Подари себе рай (Действо 2) | страница 6
- Давайте, - резко прервал его вождь, - давайте в таком случае сострадать Иуде, предавшему Учителя за тридцать сребреников, или давайте поищем что-то человеческое в Ироде, приказавшем избиение младенцев.
- Я бесконечно благодарен Мише, - Яншин заговорил тихо, влюбленно смотрел на Булгакова, - за благородство, тонкость и интеллигентность души. Любовь - да, как он пишет о чистой, неразделенной любви провинциального мальчика Лариосика, какую божественно светлую грацию Елену рисует он потрясающе нежными пастельными тонами! За твой великий талант, Мишенька!
Сталин и Молотов чокнулись с Булгаковым.
- Хо-рр-ошая ппьеса, - сказал слегка заикаясь Молотов. - Жаль в ней наша, красная сторона никак не представлена.
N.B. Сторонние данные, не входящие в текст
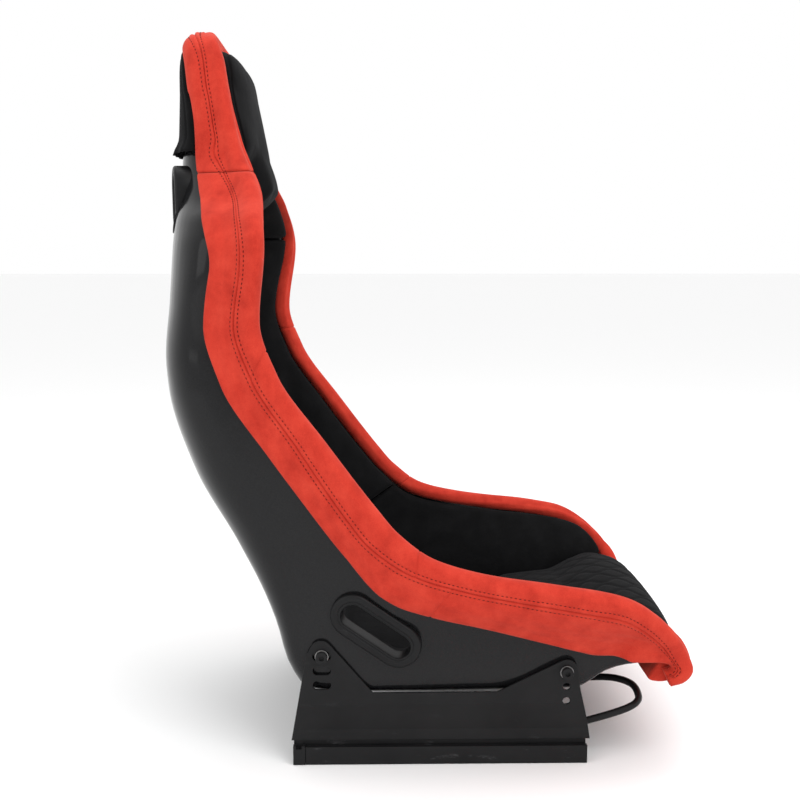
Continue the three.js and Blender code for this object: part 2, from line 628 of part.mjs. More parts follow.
// ---------------------------------------------------------------- fasteners
const BOLT = { radius: 4, bore: 4.5, headRadius: 7.5, headHeight: 5.5, socket: 3.4, socketDepth: 3 };
const WASHER = { radius: 8.5, height: 1.6 };
const NUT = { radius: 8, from: 197.2, to: 203.5 };   // inside the shell's wall
for (const [name, side] of SIDES) {
  for (const [where, [x, z]] of [['rear', REAR_BOLT], ['front', FRONT_BOLT]]) {
    const washerIn = PLATE_Y + GAP;
    const headIn = washerIn + WASHER.height + GAP;
    const headOut = headIn + BOLT.headHeight;
    const bore = rodAcross(x, z, BOLT.bore, side * 190, side * 230);
    const washer = rodAcross(x, z, WASHER.radius, side * washerIn, side * (washerIn + WASHER.height), 16);
    addPart(`${where}_washer_${name}`, cut(washer, bore), zincSteel);
    const head = rodAcross(x, z, BOLT.headRadius, side * headIn, side * headOut, 16);
    const socket = rodAcross(x, z, BOLT.socket, side * (headOut - BOLT.socketDepth), side * (headOut + 3), 6);
    const shank = rodAcross(x, z, BOLT.radius, side * (NUT.from - 2), side * (headIn + 1));
    addPart(`${where}_shell_bolt_${name}`, cut(join(head, shank), socket), blackSteel);
    const nut = rodAcross(x, z, NUT.radius, side * NUT.from, side * NUT.to, 6);
    addPart(`${where}_nut_${name}`, cut(nut, bore), zincSteel);
  }
}

// ---------------------------------------------------------------- slide rails
const mirror = (half) => [...half, ...half.map(([y, z]) => [-y, z]).reverse()];
const lowerHalf = [
  [18, 0], [18, 22.7], [10.5, 22.7], [10.5, 17], [12.4, 17], [12.4, 20.4], [15.7, 20.4], [15.7, 2.3],
];
const lowerOutline = mirror(lowerHalf);
const upperHalf = [
  [9.3, UPPER_TOP], [9.3, 7.3], [12.6, 7.3], [12.6, 14.5], [14.8, 14.5], [14.8, 5], [7, 5], [7, 26.1],
];
const upperOutline = mirror(upperHalf);

function rail(outline, side, from, to) {
  return extrudeOutline(outline.map(([y, z]) => [y + side * RAIL_Y, z]), from, to, 'x');
}

// Toothed strip on the floor of the lower rail.
const RACK = { from: 68, to: 238, pitch: 17, base: 2.7, root: 5, tip: 8, halfWidth: 4 };
function lockRack(y) {
  const outline = [[RACK.to, RACK.base], [RACK.from, RACK.base]];
  for (let x = RACK.from; x < RACK.to; x += RACK.pitch) {
    outline.push([x, RACK.tip], [x + 9, RACK.tip], [x + 9.5, RACK.root], [x + 16.5, RACK.root]);
  }
  outline.push([RACK.to, RACK.tip]);
  return extrudeOutline(outline, y - RACK.halfWidth, y + RACK.halfWidth, 'y');
}

for (const [name, side] of SIDES) {
  const y = side * RAIL_Y;
  const floorHoles = FLOOR_HOLES_X.map((x) => uprightRod(x, y, 4.5, -3, 5));
  const lower = rail(lowerOutline, side, RAIL_BACK, RAIL_FRONT);
  addPart(`lower_rail_${name}`, cut(lower, ...floorHoles), blackSteel);
  const capOutline = lowerOutline.map(([a, z]) => [a * 1.03, z > 15 ? z + 1.6 : z]);
  const notch = block(RAIL_BACK - 12, RAIL_BACK - 5, y - 30, y + 30, 20, 40);
  const cap = rail(capOutline, side, RAIL_BACK - CAP_LENGTH, RAIL_BACK - GAP);
  addPart(`rail_cap_${name}`, cut(cap, notch), nylon);
  const topHoles = RAIL_BOLTS_X.map((x) => uprightRod(x, y, 4.5, 20, 35));
  const upper = rail(upperOutline, side, UPPER_BACK, RAIL_FRONT - 1);
  addPart(`upper_rail_${name}`, cut(upper, toothSlot(side), ...topHoles), blackSteel);
  const cage = block(-40, 190, y - 13, y + 13, 2.8, 4.5);
  addPart(`ball_cage_${name}`, cut(cage, block(10, 200, y - 5, y + 5, 0, 10)), nylon);
  addPart(`lock_rack_${name}`, lockRack(y), zincSteel);
  for (const [where, x] of [['rear', RAIL_BOLTS_X[0]], ['front', RAIL_BOLTS_X[1]]]) {
    const shank = uprightRod(x, y, 4, 21, 39);
    const head = uprightRod(x, y, 6.6, 21, 25.7);
    addPart(`${where}_rail_bolt_${name}`, join(shank, head), zincSteel);
    const nutBase = FOOT_BASE + SHEET + GAP;
    const nut = uprightRod(x, y, 7.5, nutBase, nutBase + 6, 6);
    addPart(`${where}_rail_nut_${name}`, cut(nut, uprightRod(x, y, 4.4, 20, 50)), zincSteel);
  }
}

// ---------------------------------------------------------------- release bar and locks
const LEVER_IN = 186.5;          // inner face of the lever plate
const LEVER_SHEET = 3;
const BAR_START = [232, 40.3];
const leverOutline = [
  ...arcPoints(PIVOT[0], PIVOT[1], 9, 100, 260, 6), [TOOTH_X - 8, 33.5], [240, 34.5], [246, 39], [240, 45],
  [TOOTH_X, 46],
];

for (const [name, side] of SIDES) {
  const [leverFrom, leverTo] = [side * LEVER_IN, side * (LEVER_IN + LEVER_SHEET)];
  const plate = extrudeOutline(leverOutline, leverFrom, leverTo, 'y');
  const arm = block(TOOTH_X - 5, TOOTH_X + 5, side * (LEVER_IN + 1), side * (RAIL_Y + 3), 33.5, 38);
  const tooth = block(TOOTH_X - 3, TOOTH_X + 3, side * (RAIL_Y - 3), side * (RAIL_Y + 3), RACK.tip + 0.6, 35);
  const eye = rodAcross(PIVOT[0], PIVOT[1], 3.4, side * 180, side * 200);
  addPart(`lock_lever_${name}`, cut(join(plate, arm, tooth), eye), zincSteel);

  const pin = rodAcross(PIVOT[0], PIVOT[1], 3, side * 178, side * 192);
  const pinHead = rodAcross(PIVOT[0], PIVOT[1], 5, side * 176, side * 179.6);
  addPart(`lever_pin_${name}`, join(pin, pinHead), zincSteel);
}

// Torsion springs sit on the pins, between the lug and the lever.
class Helix extends THREE.Curve {
  constructor(side) {
    super();
    this.side = side;
  }

  getPoint(t) {
    const turn = 2 * Math.PI * 1.2 * t;
    const y = this.side * (184.3 + 1.3 * t);
    return new THREE.Vector3(PIVOT[0] + 5.2 * Math.cos(turn), y, PIVOT[1] + 5.2 * Math.sin(turn));
  }
}

function tube(path, radius, count, sides) {
  const circle = new THREE.Shape();
  circle.absarc(0, 0, radius, 0, 2 * Math.PI, false);
  return new THREE.ExtrudeGeometry(circle, { steps: count, extrudePath: path, curveSegments: sides });
}

for (const [name, side] of SIDES) {
  addPart(`lever_spring_${name}`, tube(new Helix(side), 0.5, 18, 3), springSteel);
}

// The bar leaves each lever, rises to a corner, crosses in front of the seat and dips in the middle.
const BAR_HALF = [
  [BAR_START[0], BAR_Y, BAR_START[1]], [262, BAR_Y, 47.2], [312, BAR_Y - 2, 62], [327, BAR_Y - 10, 67],
  [331, BAR_Y - 25, 69], [331, 145, 72], [325, 124, 71], [310, 105, 69], [292, 92, 65], [272, 78, 59],
  [256, 60, 55], [251, 38, 54],
];
const barPoints = [...BAR_HALF.map(([x, y, z]) => [x, -y, z]), ...[...BAR_HALF].reverse()];
const barCorners = barPoints.map((p) => new THREE.Vector3(...p));
const barCurve = new THREE.CatmullRomCurve3(barCorners, false, 'centripetal');
addPart('release_bar', tube(barCurve, BAR_RADIUS, 48, 4), blackSteel);

export default seat;
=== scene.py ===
"""Looks of the fixed-back racing seat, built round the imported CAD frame.

Shapes are worked out in millimetres on the CAD drawing datum (+X to the knees, +Y to the sitter's left,
+Z up) and are moved into the frame, in metres, when a mesh is made. The bucket is a row of cross-sections at
stations, as in the CAD: station 0 is the top of the head, and the numbers rise to 35 at the tip of the seat.
"""

import math

import bmesh
import bpy
import numpy as np
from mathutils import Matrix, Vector
from mathutils.bvhtree import BVHTree


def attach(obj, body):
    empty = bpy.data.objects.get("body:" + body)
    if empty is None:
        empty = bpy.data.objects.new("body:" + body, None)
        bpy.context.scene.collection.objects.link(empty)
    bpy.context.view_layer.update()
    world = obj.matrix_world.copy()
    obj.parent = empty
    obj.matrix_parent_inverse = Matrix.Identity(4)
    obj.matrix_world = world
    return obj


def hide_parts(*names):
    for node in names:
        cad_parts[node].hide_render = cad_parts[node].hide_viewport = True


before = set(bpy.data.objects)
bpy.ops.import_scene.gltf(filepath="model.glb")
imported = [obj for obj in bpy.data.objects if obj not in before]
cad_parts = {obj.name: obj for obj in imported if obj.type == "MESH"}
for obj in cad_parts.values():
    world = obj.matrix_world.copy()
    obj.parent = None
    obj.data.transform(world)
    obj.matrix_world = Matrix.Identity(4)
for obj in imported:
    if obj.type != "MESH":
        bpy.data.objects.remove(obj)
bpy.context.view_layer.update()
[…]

- Это же главное в авторском замысле! - воскликнул Марков. - Показать крушение вековых устоев через белую психологию.
Никита выпил, не чокаясь. "Все в Киеве тогда было не так, - думал он, налегая на сочную тамбовскую ветчину. - И откуда этот Булгаков взял таких добреньких беляков? Лютыми зверюгами рыскали по городу, расстреливали, рубили шашками, живьем в могилы нас закапывали. Интеллигентность души?! Антисоветчина сплошная. Сталин его за талант ценит, прощает. Он бы нас, будь его воля, не простил бы. Нееет! Да вот беда - руки коротки. Внутренний эмигрант, вот он кто".
- Конечно, "Дни Турбиных" и "Бег" - пьесы очень разные, - медленно произнес Добронравов. - На мой взгляд "Бег" и глубже, и - главное - намного полифоничнее.
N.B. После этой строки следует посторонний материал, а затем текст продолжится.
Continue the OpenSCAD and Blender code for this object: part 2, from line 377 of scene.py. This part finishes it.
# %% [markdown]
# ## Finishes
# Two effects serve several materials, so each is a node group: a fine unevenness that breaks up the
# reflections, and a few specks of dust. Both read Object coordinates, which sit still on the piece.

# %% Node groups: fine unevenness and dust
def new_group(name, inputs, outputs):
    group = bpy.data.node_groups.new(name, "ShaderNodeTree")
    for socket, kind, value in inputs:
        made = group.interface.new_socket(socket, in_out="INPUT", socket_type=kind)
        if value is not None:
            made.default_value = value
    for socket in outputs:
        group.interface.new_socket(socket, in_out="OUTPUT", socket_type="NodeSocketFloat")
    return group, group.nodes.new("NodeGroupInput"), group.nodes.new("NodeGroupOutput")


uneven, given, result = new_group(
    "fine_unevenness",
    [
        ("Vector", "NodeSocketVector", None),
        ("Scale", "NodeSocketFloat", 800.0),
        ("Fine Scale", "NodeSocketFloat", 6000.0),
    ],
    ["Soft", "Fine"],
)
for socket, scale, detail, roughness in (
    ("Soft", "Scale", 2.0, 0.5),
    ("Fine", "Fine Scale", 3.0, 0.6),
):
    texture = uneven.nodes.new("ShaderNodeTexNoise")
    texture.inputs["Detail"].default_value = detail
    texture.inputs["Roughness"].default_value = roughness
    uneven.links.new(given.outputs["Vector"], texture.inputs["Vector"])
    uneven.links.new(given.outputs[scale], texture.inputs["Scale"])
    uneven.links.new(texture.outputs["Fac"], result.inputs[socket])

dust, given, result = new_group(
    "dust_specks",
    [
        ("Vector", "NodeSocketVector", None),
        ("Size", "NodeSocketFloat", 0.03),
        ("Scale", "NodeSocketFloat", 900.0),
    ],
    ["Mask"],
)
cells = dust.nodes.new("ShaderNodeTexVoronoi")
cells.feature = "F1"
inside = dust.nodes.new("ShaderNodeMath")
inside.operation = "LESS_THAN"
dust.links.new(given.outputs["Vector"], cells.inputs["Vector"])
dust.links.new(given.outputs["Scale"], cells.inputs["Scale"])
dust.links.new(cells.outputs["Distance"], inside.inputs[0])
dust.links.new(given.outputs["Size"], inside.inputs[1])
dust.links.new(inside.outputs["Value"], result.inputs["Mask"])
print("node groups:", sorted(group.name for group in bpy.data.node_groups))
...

- Но и намного ошибочнее, - возразил Сталин. - Вот вы (поворот головы к Булгакову) учились в Киевском университете на медицинском факультете, служили земским врачом в Смоленской губернии. Все это дало вам возможность создать рельефные образы в "Собачьем сердце". Великолепная сатира, - он сделал паузу, погрел бокал ладонями, понюхал вино, сделал глоток-другой. Вопрос: на кого и против кого она работает?
- Не знаю, на кого, - ответил Булгаков. - Знаю, против кого и чего воинствующего комчванства, дремучих невежд, всяческой нечисти и негодяйства, которое расцветает пышным цветом.
Все молчали. Смолк даже Ворошилов, отпустив руку Тарасовой. Было похоже на затишье перед грозой. Тем явственнее было всеобщее облегчение, когда Сталин твердо и весело сказал:
- Я уверен и вы, Михаил Афанасьевич, можете быть уверены - партия очищается и очистится от всех пережитков прошлого и от всего наносного, о чем вы в известной мере верно живописуете в "Зойкиной квартире".